The museum also displays Gothic panels and canvases by José de Ribera ‘El Españoleto’ (‘the Little Spaniard”), a collection of Baroque paintings from the Prado Museum, and a series of prints—Los Caprichos [The Whims] and Los Disparates [The Follies]—by Goya, among other works.
Xàtiva: the town of a thousand fountains
Xàtiva is known as the town of a thousand fountains, although the actual number is ‘only’ 750. The Fuente de la Trinidad is the oldest, dating from the fourteenth century. It is Gothic in style, and the upper reservoir bears the alternating coats of arms of Xàtiva and of the Kingdom of Valencia. The coats of arms were coloured, but the colour has now largely worn away with age. The number of spouts on each fountain indicated the amount of water it was permitted. This depended on the number of jets allocated to the fountain: the more important the fountain, the more jets it had.

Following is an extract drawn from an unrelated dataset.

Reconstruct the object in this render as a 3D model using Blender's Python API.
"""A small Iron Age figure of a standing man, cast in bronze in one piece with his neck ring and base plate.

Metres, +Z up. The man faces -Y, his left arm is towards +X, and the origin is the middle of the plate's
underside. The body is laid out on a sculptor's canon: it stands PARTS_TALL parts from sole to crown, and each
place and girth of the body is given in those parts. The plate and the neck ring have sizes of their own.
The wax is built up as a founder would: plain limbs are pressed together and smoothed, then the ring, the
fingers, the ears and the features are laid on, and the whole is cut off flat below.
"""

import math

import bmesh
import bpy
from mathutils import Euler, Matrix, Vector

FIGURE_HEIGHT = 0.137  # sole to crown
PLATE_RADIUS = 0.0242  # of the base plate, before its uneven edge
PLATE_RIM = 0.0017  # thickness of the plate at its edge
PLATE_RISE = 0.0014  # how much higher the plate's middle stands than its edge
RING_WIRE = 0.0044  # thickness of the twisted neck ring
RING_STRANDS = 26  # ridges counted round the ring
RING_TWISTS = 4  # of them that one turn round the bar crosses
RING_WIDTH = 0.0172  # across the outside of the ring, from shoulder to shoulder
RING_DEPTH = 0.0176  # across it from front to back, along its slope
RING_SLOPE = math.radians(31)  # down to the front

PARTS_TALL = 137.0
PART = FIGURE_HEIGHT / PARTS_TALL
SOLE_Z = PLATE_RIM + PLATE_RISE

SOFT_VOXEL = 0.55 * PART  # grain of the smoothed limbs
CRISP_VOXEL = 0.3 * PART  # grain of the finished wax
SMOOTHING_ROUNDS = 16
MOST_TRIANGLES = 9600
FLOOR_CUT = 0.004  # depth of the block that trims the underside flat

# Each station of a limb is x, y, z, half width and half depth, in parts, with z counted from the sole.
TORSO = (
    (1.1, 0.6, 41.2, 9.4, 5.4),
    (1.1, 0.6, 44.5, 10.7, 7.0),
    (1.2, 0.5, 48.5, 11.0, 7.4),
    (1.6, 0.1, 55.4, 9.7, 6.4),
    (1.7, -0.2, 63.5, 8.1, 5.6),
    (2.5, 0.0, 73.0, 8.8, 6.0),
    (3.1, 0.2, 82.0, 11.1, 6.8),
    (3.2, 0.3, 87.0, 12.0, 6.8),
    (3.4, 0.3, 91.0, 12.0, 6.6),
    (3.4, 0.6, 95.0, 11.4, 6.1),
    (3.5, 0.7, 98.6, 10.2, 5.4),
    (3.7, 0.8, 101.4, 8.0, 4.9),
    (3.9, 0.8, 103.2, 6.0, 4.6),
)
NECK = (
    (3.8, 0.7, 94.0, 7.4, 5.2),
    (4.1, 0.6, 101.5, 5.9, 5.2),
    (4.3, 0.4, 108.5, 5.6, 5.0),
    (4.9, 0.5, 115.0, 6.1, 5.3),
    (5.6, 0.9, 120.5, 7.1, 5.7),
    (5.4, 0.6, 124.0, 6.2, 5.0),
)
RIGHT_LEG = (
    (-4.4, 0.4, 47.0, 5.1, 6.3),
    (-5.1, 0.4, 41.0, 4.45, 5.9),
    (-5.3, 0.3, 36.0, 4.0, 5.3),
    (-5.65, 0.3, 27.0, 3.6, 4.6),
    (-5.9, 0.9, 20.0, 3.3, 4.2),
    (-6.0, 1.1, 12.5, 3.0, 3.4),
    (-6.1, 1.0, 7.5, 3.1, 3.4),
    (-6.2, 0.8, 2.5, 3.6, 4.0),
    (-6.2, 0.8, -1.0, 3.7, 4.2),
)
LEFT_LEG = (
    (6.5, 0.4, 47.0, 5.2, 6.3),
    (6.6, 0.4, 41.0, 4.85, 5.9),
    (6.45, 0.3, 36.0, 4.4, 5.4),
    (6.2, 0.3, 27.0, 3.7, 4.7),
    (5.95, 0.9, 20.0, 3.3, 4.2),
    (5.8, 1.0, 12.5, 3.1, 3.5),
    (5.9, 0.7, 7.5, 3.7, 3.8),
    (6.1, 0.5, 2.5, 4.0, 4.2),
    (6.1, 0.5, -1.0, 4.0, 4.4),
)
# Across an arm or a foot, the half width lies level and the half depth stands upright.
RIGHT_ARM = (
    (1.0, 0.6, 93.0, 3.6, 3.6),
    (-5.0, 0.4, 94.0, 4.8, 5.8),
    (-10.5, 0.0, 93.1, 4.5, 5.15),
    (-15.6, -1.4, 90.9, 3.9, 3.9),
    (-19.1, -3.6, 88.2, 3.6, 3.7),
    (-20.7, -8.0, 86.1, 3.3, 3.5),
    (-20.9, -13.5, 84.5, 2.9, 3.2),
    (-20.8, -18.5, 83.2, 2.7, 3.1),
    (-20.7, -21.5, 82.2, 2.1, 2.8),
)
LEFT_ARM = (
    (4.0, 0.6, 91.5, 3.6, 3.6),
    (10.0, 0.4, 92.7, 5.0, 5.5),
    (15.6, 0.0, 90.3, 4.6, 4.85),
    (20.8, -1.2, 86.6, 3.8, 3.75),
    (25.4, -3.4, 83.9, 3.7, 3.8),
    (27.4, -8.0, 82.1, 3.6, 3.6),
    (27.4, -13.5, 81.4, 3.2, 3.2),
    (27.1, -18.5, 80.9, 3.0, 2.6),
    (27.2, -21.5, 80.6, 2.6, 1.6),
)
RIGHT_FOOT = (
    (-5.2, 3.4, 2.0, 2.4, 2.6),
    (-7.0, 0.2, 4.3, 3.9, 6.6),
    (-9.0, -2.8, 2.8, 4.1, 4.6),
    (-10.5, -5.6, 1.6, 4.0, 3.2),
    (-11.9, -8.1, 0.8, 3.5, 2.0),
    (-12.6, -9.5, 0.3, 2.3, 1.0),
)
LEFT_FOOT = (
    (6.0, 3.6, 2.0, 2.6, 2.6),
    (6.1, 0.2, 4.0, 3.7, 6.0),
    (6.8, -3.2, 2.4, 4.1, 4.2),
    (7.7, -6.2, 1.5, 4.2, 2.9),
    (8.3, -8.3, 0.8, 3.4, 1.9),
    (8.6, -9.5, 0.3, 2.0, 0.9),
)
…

One of the most important fountains is the Fuente Real, which has twenty-five jets. This Neo-classical monument was erected between 1788 and 1804, and replaced the eleventh-century Islamic Fountain now housed in the town’s Archaeological Museum. The Fountains Tour is a self-contained tour that allows visitors to discover the town’s historic and artistic heritage. You can download an audio-guide or the map from the Xàtiva tourist website, so you can follow the route while you are there.
Xàtiva’s fountains can be divided into three categories:
- Royal fountains, found in the centres of the public squares, are the most highly decorated. These have a base, a shaft and an upper reservoir from which the water flows.
- Neighbourhood fountains are for public use, and are maintained by the residents themselves. They are easily recognised, as they are attached to houses.
- Private fountains are to be found in the courtyards of houses, and were for private use. They were a luxury reserved for the wealthiest.
The illuminated castle is an amazing sight, and is visible from almost any point in Xàtiva. But if you want to visit it, you should go during the daytime and wear comfortable shoes. There is also a tourist train that will take you up to the castle entrance.
The construction is an impregnable defensive fortress, and actually consists of two castles. Its origins are Iberian and Roman, although the largest part of what is still standing is Islamic or Gothic. During the fourteenth century, it was used as a prison for the nobility; in fact, Diego de Borja was imprisoned here for one night, before being executed the very next day. As you climb from the ticket office up to the top, you will pass towers, cannons, water cisterns and, of course, fountains. At the halfway point, there is even a picnic area where you can have something to eat and recharge your batteries. It is worth continuing right up to the top (to the remains of the dungeons in the tower) for the spectacular views of the town and the castle complex.
Xàtiva baked rice
Xàtiva’s cuisine is substantial, possibly because it is needed to recover one’s strength after the climb up to the castle. Xàtiva’s typical rice dish is made in a clay pot in the oven, and contains black pudding, chorizo, tomato, chops and chickpeas. Just what you need after a hard morning’s hike.
Information of interest
How to arrive
- By car: Take the N-340 from Valencia, then the C-322 and the C-320 from Gandia.
- By train: Rail link with Alcoi and the Valencia-Madrid line.
- By bus: Links the main towns on the outskirts of Xàtiva and Valencia.
- By aeroplane: Valencia International Airport is 58 km from Xàtiva.